Aim of the task
Print the listing below exactly.

Given information
--- --- ---
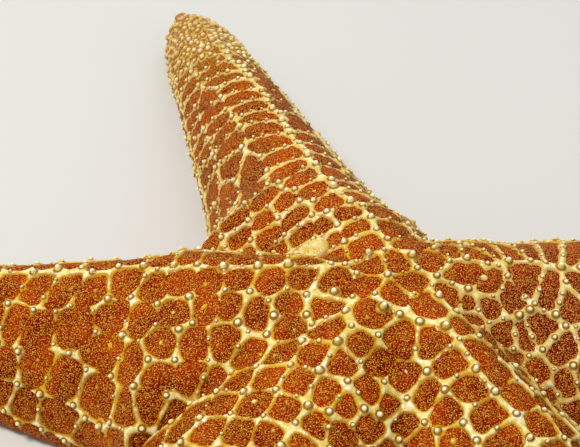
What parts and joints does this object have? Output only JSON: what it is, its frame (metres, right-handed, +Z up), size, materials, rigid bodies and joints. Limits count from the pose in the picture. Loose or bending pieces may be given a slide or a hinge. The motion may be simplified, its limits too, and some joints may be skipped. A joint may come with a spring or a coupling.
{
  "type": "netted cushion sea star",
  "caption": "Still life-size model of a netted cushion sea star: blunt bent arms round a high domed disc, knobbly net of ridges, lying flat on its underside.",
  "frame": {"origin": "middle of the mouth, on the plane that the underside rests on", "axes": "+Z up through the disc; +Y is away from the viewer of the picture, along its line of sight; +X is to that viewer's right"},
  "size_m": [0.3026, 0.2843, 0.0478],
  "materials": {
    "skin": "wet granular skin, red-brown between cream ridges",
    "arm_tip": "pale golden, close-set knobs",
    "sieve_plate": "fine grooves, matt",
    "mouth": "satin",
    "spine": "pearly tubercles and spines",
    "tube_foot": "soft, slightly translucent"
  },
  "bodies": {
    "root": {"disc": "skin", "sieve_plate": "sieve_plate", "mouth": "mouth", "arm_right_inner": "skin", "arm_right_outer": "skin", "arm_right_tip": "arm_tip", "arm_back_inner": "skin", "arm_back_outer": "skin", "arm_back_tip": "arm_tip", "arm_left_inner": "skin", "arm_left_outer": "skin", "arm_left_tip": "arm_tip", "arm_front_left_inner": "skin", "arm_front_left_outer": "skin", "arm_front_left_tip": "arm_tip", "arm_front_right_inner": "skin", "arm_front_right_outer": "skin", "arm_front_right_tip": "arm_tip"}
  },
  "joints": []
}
--- --- ---
The answer
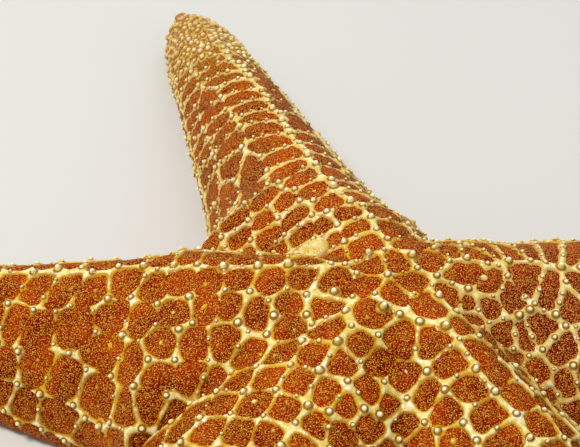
What parts and joints does this object have? Output only JSON: what it is, its frame (metres, right-handed, +Z up), size, materials, rigid bodies and joints. Limits count from the pose in the picture. Loose or bending pieces may be given a slide or a hinge. The motion may be simplified, its limits too, and some joints may be skipped. A joint may come with a spring or a coupling.
{
  "type": "netted cushion sea star",
  "caption": "Still life-size model of a netted cushion sea star: blunt bent arms round a high domed disc, knobbly net of ridges, lying flat on its underside.",
  "frame": {"origin": "middle of the mouth, on the plane that the underside rests on", "axes": "+Z up through the disc; +Y is away from the viewer of the picture, along its line of sight; +X is to that viewer's right"},
  "size_m": [0.3026, 0.2843, 0.0478],
  "materials": {
    "skin": "wet granular skin, red-brown between cream ridges",
    "arm_tip": "pale golden, close-set knobs",
    "sieve_plate": "fine grooves, matt",
    "mouth": "satin",
    "spine": "pearly tubercles and spines",
    "tube_foot": "soft, slightly translucent"
  },
  "bodies": {
    "root": {"disc": "skin", "sieve_plate": "sieve_plate", "mouth": "mouth", "arm_right_inner": "skin", "arm_right_outer": "skin", "arm_right_tip": "arm_tip", "arm_back_inner": "skin", "arm_back_outer": "skin", "arm_back_tip": "arm_tip", "arm_left_inner": "skin", "arm_left_outer": "skin", "arm_left_tip": "arm_tip", "arm_front_left_inner": "skin", "arm_front_left_outer": "skin", "arm_front_left_tip": "arm_tip", "arm_front_right_inner": "skin", "arm_front_right_outer": "skin", "arm_front_right_tip": "arm_tip"}
  },
  "joints": []
}